Enabling the Ring Model
There are two options for enabling the ring model feature, which determine whether the current child table can have multiple upstream datasets. Independent Association
means the current child table can only have one upstream dataset, while Shared Association
means the current child table can have multiple upstream datasets. Enabling Shared Association
is typically used in scenarios with multi-dimensional tables and multiple fact tables.

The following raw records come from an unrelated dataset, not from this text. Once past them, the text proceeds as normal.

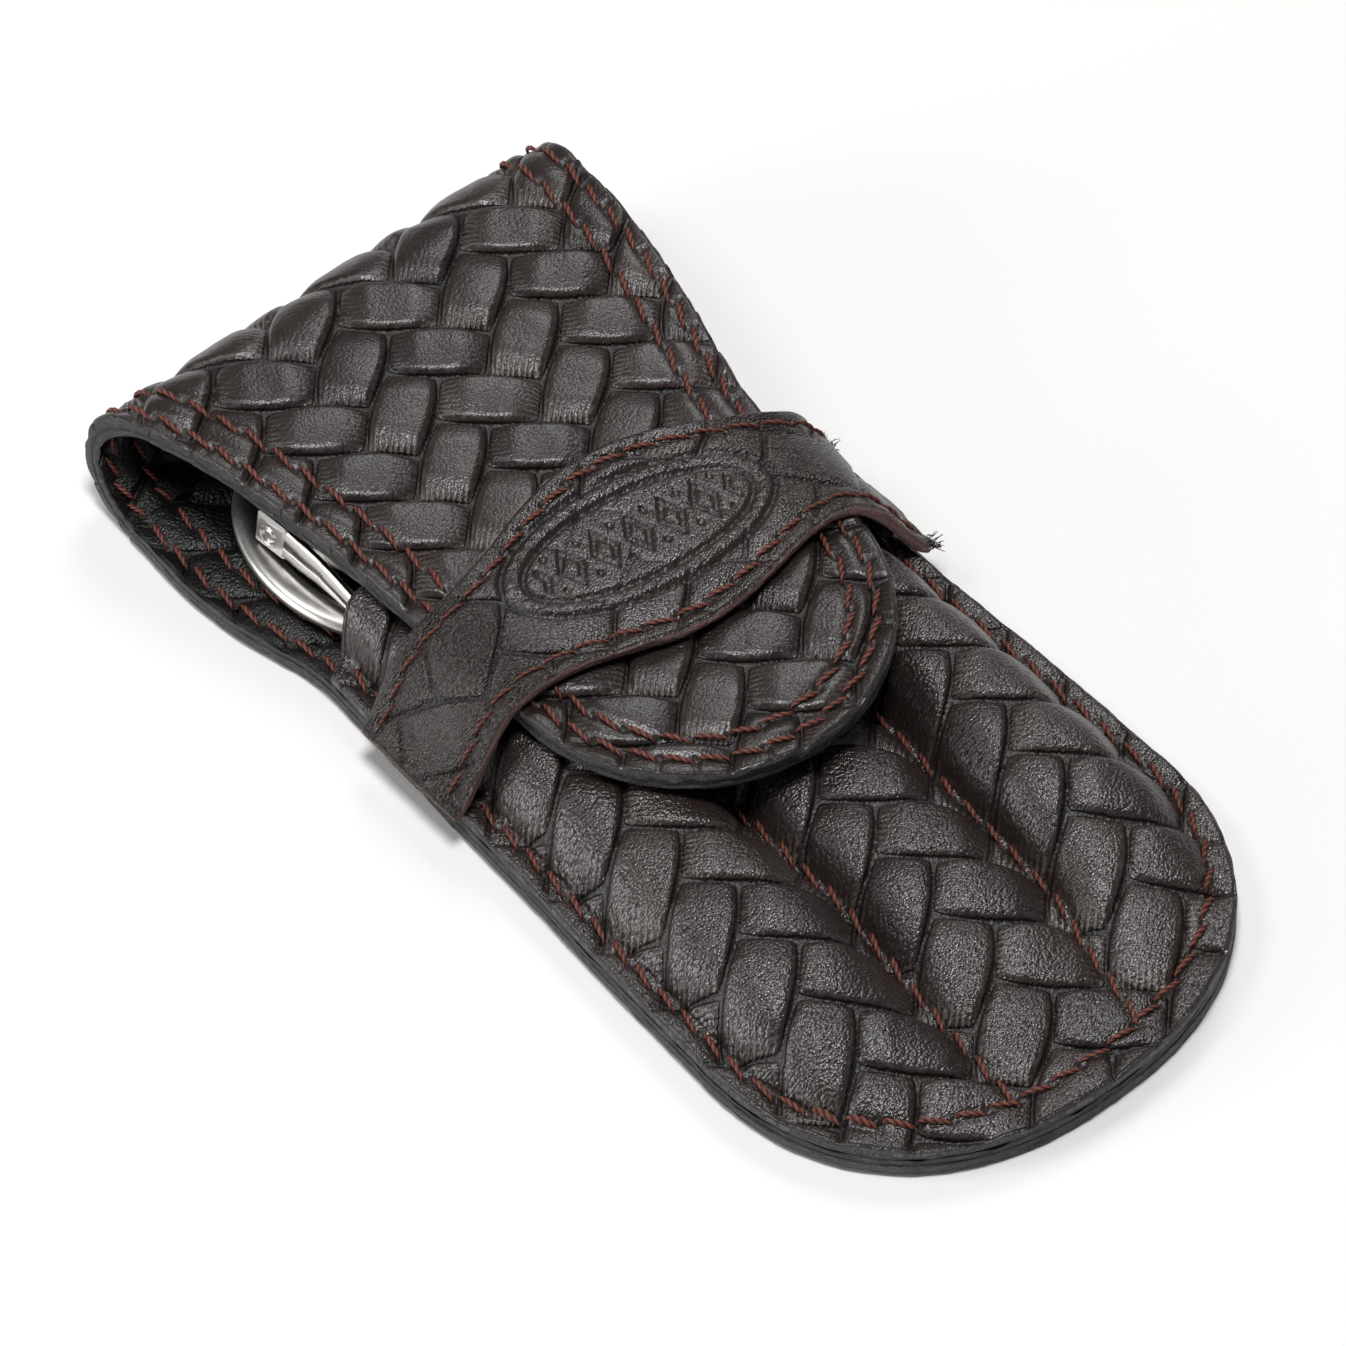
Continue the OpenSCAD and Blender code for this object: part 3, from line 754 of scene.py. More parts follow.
def leather(name, dark, light, worn_and_highlight, rough, grain=1.0, specular=0.5, folds=1.0, tough_and_highlight=0.0):
    """Embossed leather: pebbled grain and creases, sharp grooves with painted shade in them, pleats at the
    ends of each brick with a painted highlight on them, and wear on the brick edges.
    With the last argument, grain is added where the strap turns down over the sides, with a painted
    highlight on its tops."""
    n = Nodes(name)
    flat = n.attribute("flat")
    data = n.split(n.attribute("weave"))
    press = n.attribute("press", "Fac")
    off_end, across, random, e, pleated = n.bricks(data[0], data[1])
    crease = n.noise(n.scale(flat, (1.0, 1.6, 1.0)), 0.9, 4, 0.62, 0.5)
    patch = n.noise(flat, 0.13, 3, 0.6)
    jitter = n.noise(flat, 3.0, 2, 0.5)
    e = n.plus(e, n.madd(jitter, 0.24, -0.12))
    pebble = n.math("POWER", n.voronoi(n.scale(flat, (1.0, 1.2, 1.0)), 3.1), 2.0)
    pores = n.math("POWER", n.voronoi(flat, 5.2), 2.0)
    groove = n.times(n.fade(e, 0.03, 0.24), press)
    near_end = n.times(n.times(n.math("POWER", off_end, 3.6), press), pleated)
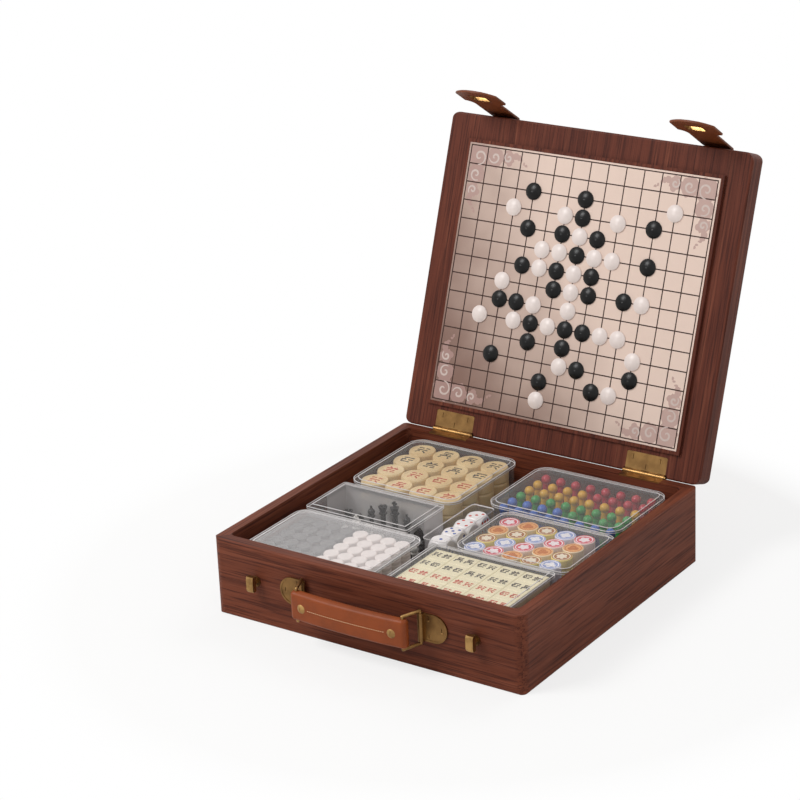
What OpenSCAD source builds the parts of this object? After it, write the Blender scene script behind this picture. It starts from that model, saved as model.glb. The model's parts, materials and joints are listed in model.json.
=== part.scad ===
// Games compendium box: a wooden case with a board on each side of its lid,
// a leather handle, two leather strap clasps with brass turn buttons, and
// clear cases of playing pieces. It is drawn lying on its base with the lid
// open. Millimetres; X runs along the front, Y to the back, Z up, and the
// origin is at the centre of the underside.

/* [Box] */
// Width of the box along the front
box_w = 320; // [306:1:360]
// Depth of the box, front to back
box_d = 302; // [294:1:340]
// Height of the base
base_h = 73; // [73:0.5:90]
// Thickness of the lid
lid_t = 21; // [19:0.5:26]
// Thickness of the base's walls
wall_t = 11; // [9:0.5:12]
// Radius of the upright corners
corner_r = 9; // [8:0.5:14]
// Rounding along the long outer edges
edge_r = 2; // [1:0.25:3]
// Thickness of the floor board
floor_t = 5; // [3:0.5:5]
// Seam between the base and the closed lid
seam = 0.4; // [0.3:0.1:0.8]
// How far the lid stands open
lid_open = 110; // [95:1:120]

/* [Lid boards] */
// Inner face of the lid's frame, edge to board
inner_margin = 23.5; // [22:0.5:26]
// Outer face of the lid's frame, edge to recess
outer_margin = 31; // [29:0.5:34]
// How far the inner board stands proud of the frame
board_proud = 3; // [2:0.25:3.5]
// How deep the outer board lies in its recess
recess_d = 4.5; // [3:0.5:6]
// Thickness of the outer, raised field of the panel
field_t = 6.5; // [5:0.5:8]
// Groove round the outer board
field_gap = 3; // [2:0.25:4]
// Wooden edge left round the inner board
board_rim = 3.4; // [2.5:0.1:4.5]
// Wooden edge left round the outer board
outer_rim = 6; // [4:0.5:8]
// Thickness of each printed board
print_t = 0.6; // [0.5:0.1:1]
// Thickness of the steel sheet under the inner board
steel_t = 0.5; // [0.4:0.1:0.8]
// Bare edge of the inner board outside its grid
grid_edge = 2.2; // [1.5:0.1:3]
// Bare edge of the outer board, left and right
outer_edge_x = 16.5; // [12:0.5:18]
// Bare edge of the outer board, top and bottom
outer_edge_y = 2.6; // [2:0.1:5]
// Width of the inner board's scored lines
line_w = 0.8; // [0.5:0.1:1]
// Depth of the scored lines
line_d = 0.2; // [0.1:0.05:0.3]

/* [Stones on the board] */
// Diameter of a magnetic stone
stone_dia = 16.2; // [14:0.2:16.6]
// Height of a magnetic stone
stone_h = 3.5; // [3:0.1:4]
// Room between the stones and the cases when the lid is shut
stone_clear = 0.6; // [0.4:0.1:1]

/* [Hinges] */
// Length of a hinge
hinge_w = 42; // [36:1:50]
// Depth of the leaf on the lid
lid_leaf_d = 19; // [17:0.5:20]
// Thickness of a leaf
leaf_t = 1.3; // [1:0.1:1.6]
// Radius of the knuckles
knuckle_r = 2.5; // [2.2:0.1:2.8]
// Radius of the hinge pin
pin_r = 1.2; // [1:0.1:1.4]
// How far the hinge line stands behind the back, let into it where negative
hinge_back = -0.5; // [-0.6:0.1:0]
// Distance of a hinge's centre from the box's side
hinge_side = 56; // [52:1:70]
// Gap between knuckles
knuckle_gap = 0.2; // [0.1:0.05:0.3]
// How far the pin and its head reach past the knuckles
pin_head = 1; // [0.8:0.1:1.4]

/* [Handle] */
// Height of the handle's and buttons' centre line
grip_z = 41; // [38:0.5:46]
// Distance of a loop's inner pivot from the middle
loop_x = 61; // [58:0.5:66]
// Distance of a loop's outer pivot from the middle
grip_x = 54.5; // [50:0.5:56]
// How far the grip stands in front of the barrels
loop_out = 17; // [15:0.5:20]
// Radius of the loops' wire
wire_r = 1.5; // [1.2:0.1:1.8]
// Height of the grip
grip_h = 26.5; // [24:0.5:28]
// Thickness of the grip
grip_t = 9; // [7:0.5:10]
// Rise of the grip's arch
grip_rise = 2.5; // [1:0.25:5]
// Height of a handle plate
plate_h = 26; // [24:0.5:28]
// Straight length of a handle plate
plate_l = 12.4; // [10:0.2:16]
// Thickness of a handle plate
plate_t = 1.6; // [1.2:0.1:2]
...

In the scenario shown below, the user
dataset serves as user information and is associated with the app
, dataset
, and dashboard
datasets. This allows for simultaneous analysis of the app
, dataset
, and dashboard
datasets from the user dimension.
Limitations of the ring model:
- The association cardinality between other tables and the child table with "Shared Association" can be many-to-one (many:1) or one-to-one (1:1).
- The relationship path starts from the model table and ends at the child table with "Shared Association"; no other child tables can follow after the child table with "Shared Association".
- The child table with "Shared Association" does not support renaming.
- In a single model, the same dataset can only exist as a "Shared Association" child table once.